The government aims for the industrial and construction sector to account for 43-44% of national economic growth by 2025, and 40-41% by 2035. The value of high-tech industrial products and high-tech applications is expected to reach about 45% of total GDP by 2025, and over 50% after 2025.
"There needs to be a training and career orientation strategies to attract young labor to the industrial manufacturing sector. This can contribute to ensuring economic goals are achieved," Loc said.
But Anphabe CEO Thanh Nguyen noted that Gen Z's characteristics have already been formed, especially in their valuing of flexibility, personal needs, progressive spirit, and open-mindedness.
Therefore, instead of trying to change Gen Z, manufacturing plants should "loosen" regulations and increase benefits to compensate for its rigid standards that cannot be changed, she argued.
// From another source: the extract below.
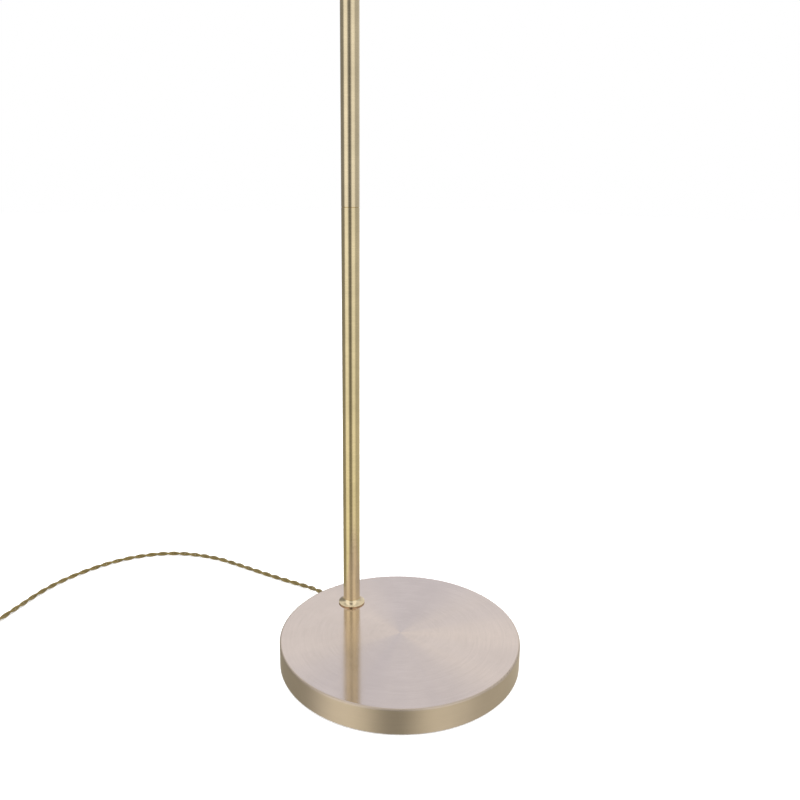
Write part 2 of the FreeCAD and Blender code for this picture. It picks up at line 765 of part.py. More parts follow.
def head(pivot, height):
    """The cap, holder, shade and lamp. Their heights are measured from the tilt pivot."""
    y = pivot - D.head_forward
    cap_low, cap_high = D.cap_low, D.cap_high
    outside, wall = D.cap_radius, D.cap_wall
    where = {"y": y, "z": height}
    thick, rear = D.tongue_half * 2, outside * 0.9
    blank = box(thick, D.head_forward - rear, 10.0, -D.tongue_half, y + rear, height - 5.0)
    disc = cylinder(D.ear_radius, thick, -D.tongue_half, pivot, height, RIGHT)
    bolt_hole = D.bolt_radius + D.slide_gap
    bolt_way = cylinder(bolt_hole, thick * 2, -thick, pivot, height, RIGHT)
    cap_space = cylinder(outside, 60.0, y=y, z=height - 30.0)
    keep(cut(fuse(blank, disc), bolt_way, cap_space), "tilt_tongue")
    crown, thread = 8.0, D.switch_thread
    turned(
        "holder_cap",
        [
            (thread, cap_high),
            (outside - crown, cap_high),
            (outside, cap_high - crown, (outside - crown, cap_high - crown)),
            (outside, cap_low + 3.0),
            (outside + 0.9, cap_low + 2.0),
            (outside + 0.9, cap_low),
            (outside - wall, cap_low),
            (outside - wall, cap_high - crown),
            (outside - crown, cap_high - wall, (outside - crown, cap_high - crown)),
            (thread, cap_high - wall),
        ],
        **where,
    )
    case, stem_way = D.switch_radius, D.switch_stem + D.slide_gap
    turned(
        "switch_body",
        [
            (stem_way, cap_high - 20.0),
            (case, cap_high - 20.0),
            (case, cap_high - wall),
            (thread, cap_high - wall),
            (thread, cap_high + 4.6),
            (stem_way, cap_high + 4.6),
        ],
        **where,
    )
    nut = hexagon(D.switch_nut_flats, 2.4, y=y, z=height + cap_high)
    keep(cut(nut, cylinder(thread, 10.0, y=y, z=height + cap_high - 2.0)), "switch_nut")
    knob = D.knob_radius
    turned(
        "switch_knob",
        [
            (0.0, cap_high - 16.0),
            (D.switch_stem, cap_high - 16.0),
            (D.switch_stem, cap_high + 5.2),
            (knob - 1.0, cap_high + 5.2),
            (knob, cap_high + 6.2),
            (knob - 0.8, cap_high + 16.0),
            (knob - 2.8, cap_high + 18.0, (knob - 2.8, cap_high + 16.0)),
            (0.0, cap_high + 18.0),
        ],
        **where,
    )
    thread, pocket = D.holder_radius, D.lamp_cap_radius
    holder_low = cap_low - D.holder_length
    turned(
        "lampholder",
        [
            (0.0, cap_low + 3.0),
            (outside - wall, cap_low + 3.0),
            (outside - wall, cap_low),
            (thread, cap_low),
            (thread, cap_low - 22.0),
            (thread - 1.0, cap_low - 23.0),
            (thread - 2.0, holder_low),
            (pocket, holder_low),
            (pocket, cap_low - 18.0),
            (0.0, cap_low - 18.0),
        ],
        **where,
    )
    shade_top = cap_low
    dome = D.dome_radius
    wall = D.shade_wall
    neck, middle = D.shade_neck, shade_top - dome
    low = D.skirt_low
    shell = turned(
        "shade",
        [
            (thread, shade_top),
            (neck, shade_top),
            (neck + dome, middle, (neck, middle)),
            (neck + dome, low),
            (neck + dome - wall, low),
            (neck + dome - wall, middle),
            (neck, shade_top - wall, (neck, middle)),
            (thread, shade_top - wall),
        ],
        final=False,
        **where,
    )
    bead = doc.addObject("Part::Torus", "shade_bead")
    place(bind(bead, Radius1=neck + dome - wall * 0.5, Radius2=D.bead_radius), y=y, z=height + low)
    vents = []
    for i in range(VENTS):
        x, along = polar(D.vent_circle, 360.0 * (i + 0.5) / VENTS)
        vents.append(cylinder(D.vent_radius, 30.0, x, y + along, height + shade_top - 20.0))
    keep(cut(fuse(shell, bead), *vents), "shade")
    ring("shade_ring", thread, 18.0, shade_top - wall - 5.5, shade_top - wall, **where)

    cap_end = holder_low - 2.0
    bulb = D.bulb_radius
    bulb_middle = holder_low - 27.0
    neck_radius = D.lamp_neck_radius
    drop = math.sqrt(bulb.value**2 - neck_radius.value**2)
    turned(
        "lamp_globe",
        [
            (0.0, bulb_middle - bulb),
            (bulb, bulb_middle, (0.0, bulb_middle)),
            (neck_radius, bulb_middle + drop, (0.0, bulb_middle)),
            (7.2, cap_end),
            (0.0, cap_end),
        ],
        **where,
    )
    turned(
        "lamp_cap",
        [
            (0.0, cap_end),
            (pocket, cap_end),
            (pocket, cap_end + 20.0),
            (3.0, cap_end + 23.0),
            (3.0, cap_end + 25.0),
            (0.0, cap_end + 25.0),
        ],
        **where,
    )


def rounded_path(points, ease=0.45):
    """A wire of straight runs joined by tangent arcs, each as large as its two runs allow, and the
    radii of those arcs."""
    corners = [FreeCAD.Vector(*p) for p in points]
    edges, radii, at = [], [], corners[0]
    for before, corner, after in zip(corners, corners[1:], corners[2:]):
        come, go = corner - before, after - corner
        half = come.getAngle(go) / 2
        back = ease * min(come.Length, go.Length)
        radii.append(back / math.tan(half))
        come, go = FreeCAD.Vector(come).normalize(), FreeCAD.Vector(go).normalize()
        start, stop = corner - come * back, corner + go * back
        inward = (go - come).normalize()
        middle = corner + inward * (radii[-1] / math.cos(half) - radii[-1])
        edges.append(Part.LineSegment(at, start).toShape())
        edges.append(Part.Arc(start, middle, stop).toShape())
        at = stop
    edges.append(Part.LineSegment(at, corners[-1]).toShape())
    return Part.Wire(edges), radii


def swept(label, points, radius, ease=0.45):
    """A round tube along a route, set by its shape because it follows no plane."""
    wire, radii = rounded_path(points, ease)
    start = wire.Edges[0]
    direction = start.tangentAt(start.FirstParameter)
    circle = Part.Wire([Part.makeCircle(radius, FreeCAD.Vector(*points[0]), direction)])
    shape = wire.makePipeShell([circle], True, True)
    share = shape.Volume / (math.pi * radius**2 * wire.Length)
    print(f"{label}: {wire.Length:.0f} mm, volume {share:.3f} of its section times its length")
    print(f"{label}: bend radii {[round(r) for r in radii]}")
    obj = doc.addObject("Part::Feature", label)
    obj.Shape = shape
    return keep(obj, label)


def piped(label, edges, radius):
    """A round tube along joined edges."""
    wire = Part.Wire(edges)
    first = wire.Edges[0]
    start, direction = first.valueAt(first.FirstParameter), first.tangentAt(first.FirstParameter)
    circle = Part.Wire([Part.makeCircle(radius, start, direction)])
    obj = doc.addObject("Part::Feature", label)
    obj.Shape = wire.makePipeShell([circle], True, True)
    share = obj.Shape.Volume / (math.pi * radius**2 * wire.Length)
    print(f"{label}: volume {share:.3f} of its section times its length")
    return keep(obj, label)


def inner_flex(neck_end, height):
    """The thin flex inside the lamp, in the lengths that its joints divide it into."""
    y = D.pole_back.value
    radius = D.inner_flex_radius.value
    level = D.cord_exit_height.value
    swept(
        "flex_in_base",
        [
            (*[v.value for v in entry_point(152.0)], level),
            (*[v.value for v in entry_point(113.0)], level),
            (6.2, 96.0, level),
            (14.3, 84.0, level),
            (13.5, 70.0, level),
            (9.0, TERMINAL_BACK, level),
        ],
        D.cord_width.value / 2,
    )
    turn, low = 6.0, D.pad_thick.value + D.plate_thick.value + radius + 0.1
    slack_low, slack_high = D.slack_low.value, D.rod_low.value - 2.0

    def at(along, up):
        return FreeCAD.Vector(0, along, up)

    piped(
        "flex_in_pole",
        [
            Part.LineSegment(at(TERMINAL_BACK, low), at(y - turn, low)).toShape(),
            Part.Arc(
                at(y - turn, low),
                at(y - turn + turn * math.sqrt(0.5), low + turn - turn * math.sqrt(0.5)),
                at(y, low + turn),
            ).toShape(),
            Part.LineSegment(at(y, low + turn), at(y, slack_low)).toShape(),
        ],
        radius,
    )
    # a loose helix that takes up the flex as the rod slides
    count = SLACK_TURNS * SLACK_STEPS
    points = []
    for i in range(count + 1):
        part = i / count
        grow = min(1.0, part * SLACK_TURNS, (1 - part) * SLACK_TURNS)
        out = D.slack_swing.value * grow * grow * (3 - 2 * grow)
        angle = 2 * math.pi * SLACK_TURNS * part
        up = slack_low + (slack_high - slack_low) * part
        points.append(FreeCAD.Vector(out * math.cos(angle), y + out * math.sin(angle), up))
    curve = Part.BSplineCurve()
    curve.interpolate(points)
    piped("flex_slack", [curve.toShape()], radius)
    spigot_top = D.rod_top + D.swivel_height + D.spigot_length
    ring("flex_in_rod", 0.0, radius, slack_high + JOIN_GAP, spigot_top, y=D.pole_back)
    bend_low, bend = D.neck_bend_low.value, D.neck_bend.value
    start = spigot_top.value + JOIN_GAP
    high = bend_low + bend
    piped(
        "flex_in_neck",
        [
            Part.LineSegment(at(y, start), at(y, bend_low)).toShape(),
            Part.Arc(
                at(y, bend_low),
                at(y - bend * (1 - math.sqrt(0.5)), bend_low + bend * math.sqrt(0.5)),
                at(y - bend, high),
            ).toShape(),
            Part.LineSegment(at(y - bend, high), at(neck_end.value + 3.0, high)).toShape(),
        ],
        radius,
    )


def free_flex():
    """The twisted flex on the floor: its loose run, the storage coil and the tail to the plug."""
    half = D.cord_width.value / 2
    coil_x, coil_y = COIL_CENTRE
    outer = COIL_MIDDLE_RADIUS + COIL_PITCH * (COIL_TURNS_WIDE - 1) / 2
    width = half + 0.1
    last = CORD_ROUTE[-1]
    # the route meets the coil's outer turn on a tangent, which winds clockwise seen from above
    gap = math.dist(last[:2], COIL_CENTRE)
    toward = math.atan2(last[1] - coil_y, last[0] - coil_x)
    touch = toward - math.acos(outer / gap)
    meet = (coil_x + outer * math.cos(touch), coil_y + outer * math.sin(touch), last[2])
    swept("flex_run", [*CORD_ROUTE, meet], half)
    ring(
        "flex_coil",
        Size.of(outer - COIL_PITCH * (COIL_TURNS_WIDE - 1) - width),
        Size.of(outer + width),
        Size.of(0.1),
        Size.of(0.1 + COIL_LAYERS * COIL_PITCH),
        x=coil_x,
        y=coil_y,
    )
    swept("flex_tail", TAIL_ROUTE, half)
    return meet


def plug():
    """A flat two-pin plug, lying on the floor with its pins away from the flex."""
    x, y, z = PLUG_START
    end = D.relief_length
    relief = turned(
        "plug_relief",
        [(0.0, 0.0), (3.4, 0.0), (5.2, end - 4.0), (5.2, end), (0.0, end)],
        x=x,
        y=y,
        z=z,
        turn=BACKWARD,
        final=False,
    )
    tall, wide, broad = D.plug_height, D.plug_grip_width, D.plug_nose_width
    level = z - tall * 0.5
    grip_start = y + end - 2.0
    nose_start = grip_start + D.grip_length - 2.0
    face = nose_start + D.nose_length
    grip = box(wide, D.grip_length, tall, x - wide * 0.5, grip_start, level)
    nose = box(broad, D.nose_length, tall, x - broad * 0.5, nose_start, level)
    block = fuse(grip, nose)
    doc.recompute()
    soft = doc.addObject("Part::Fillet", "plug_corners")
    soft.Base = block
    corner = D.plug_corner.value
    soft.Edges = [
        (i, corner, corner)
        for i, edge in enumerate(block.Shape.Edges, 1)
        if abs(abs(edge.tangentAt(edge.FirstParameter).z) - 1.0) < 1e-6
    ]
    keep(fuse(soft, relief), "plug_body")
    pins = []
    thick, tip = D.pin_radius, D.pin_length
    profile = [(0.0, 0.0), (thick, 0.0), (thick, tip - 1.6), (thick - 0.8, tip), (0.0, tip)]
    for label, aside in (("left_pin", -D.pin_aside), ("right_pin", D.pin_aside)):
        pins.append(turned(label, profile, x=x + aside, y=face, z=z, turn=BACKWARD, final=False))
    keep(fuse(*pins), "plug_pins")


def main():
    weighted_base()
    pole()
    height_clamp()
    sliding_rod()
    neck_end, height = neck()
    pivot = fork(neck_end, height)
    head(pivot, height)
    inner_flex(neck_end, height)
    free_flex()
    plug()
    doc.recompute()
    bad = [o.Label for o in doc.Objects if "Invalid" in o.State or "Error" in o.State]
    bad += [o.Label for o in finished if o.Shape.isNull() or not o.Shape.isValid()]
    if bad:
        raise SystemExit(f"these objects failed: {bad}")
    os.makedirs("parts", exist_ok=True)
    for obj in finished:
        obj.Shape.exportStep(f"parts/{obj.Label}.step")
    print(len(finished), "sub-parts;", "tilt pivot at", pivot.value, height.value)


main()
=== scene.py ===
import math

import bpy
import numpy as np
from mathutils import Matrix, Vector


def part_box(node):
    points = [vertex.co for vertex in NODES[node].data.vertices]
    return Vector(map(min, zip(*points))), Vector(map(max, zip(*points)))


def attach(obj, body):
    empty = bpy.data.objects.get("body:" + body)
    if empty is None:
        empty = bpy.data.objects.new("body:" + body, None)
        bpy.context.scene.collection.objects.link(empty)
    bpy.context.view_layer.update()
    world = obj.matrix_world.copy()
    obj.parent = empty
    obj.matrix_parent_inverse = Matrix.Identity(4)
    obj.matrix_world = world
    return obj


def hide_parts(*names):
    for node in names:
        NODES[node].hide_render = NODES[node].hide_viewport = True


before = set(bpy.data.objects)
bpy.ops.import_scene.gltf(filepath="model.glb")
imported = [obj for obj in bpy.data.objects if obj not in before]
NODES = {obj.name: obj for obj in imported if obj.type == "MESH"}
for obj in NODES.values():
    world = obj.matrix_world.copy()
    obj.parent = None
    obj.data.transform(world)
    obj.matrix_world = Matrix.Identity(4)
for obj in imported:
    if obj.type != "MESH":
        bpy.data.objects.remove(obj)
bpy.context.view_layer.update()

# The looks of a pharmacy floor lamp in antique brass: its metals, its twisted fabric flex, the
# studio it stands in, and the camera. Metres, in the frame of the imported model: the origin is the
# middle of the base's underside, +Z is up and -Y is the front.

MM = 0.001
TURN = 2 * math.pi


# ---------------------------------------------------------------- camera

CAMERA_PLACE = Vector((-0.49901, -0.56281, 0.49679))
CAMERA_FORWARD = Vector((0.63677, 0.72488, -0.26280)).normalized()
CAMERA_RIGHT = Vector((0.75361, -0.65719, 0.01328)).normalized()
CAMERA_LENS = 34.975
SENSOR_WIDTH = 36.0
NEAREST, FARTHEST = 0.01, 60.0


def add_camera():
    data = bpy.data.cameras.new("camera")
    data.lens = CAMERA_LENS
    data.sensor_width = SENSOR_WIDTH
    data.clip_start, data.clip_end = NEAREST, FARTHEST
    camera = bpy.data.objects.new("camera", data)
    bpy.context.scene.collection.objects.link(camera)
    up = CAMERA_RIGHT.cross(CAMERA_FORWARD)
    turn = Matrix((CAMERA_RIGHT, up, -CAMERA_FORWARD)).transposed()
    camera.matrix_world = Matrix.Translation(CAMERA_PLACE) @ turn.to_4x4()
    bpy.context.scene.camera = camera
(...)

Nguyen suggested that factories could still operate in shifts and assembly lines while also offering jobs that can be done remotely, not requiring exact arrival times, or being present at the company for required amounts of time. Managers only need to set new job requirements and ensure tasks get completed, she advised.
As stated above, manufacturing plants often provide shuttle services and dormitories, which are suitable for young workers who do not have homes in the city. Therefore, HR should target this group, according to Nguyen.
"To find people, especially talented ones, employers must make an effort because Gen Z are not strangers; they are the children of previous generations...[they are] gradually being shaped," she said.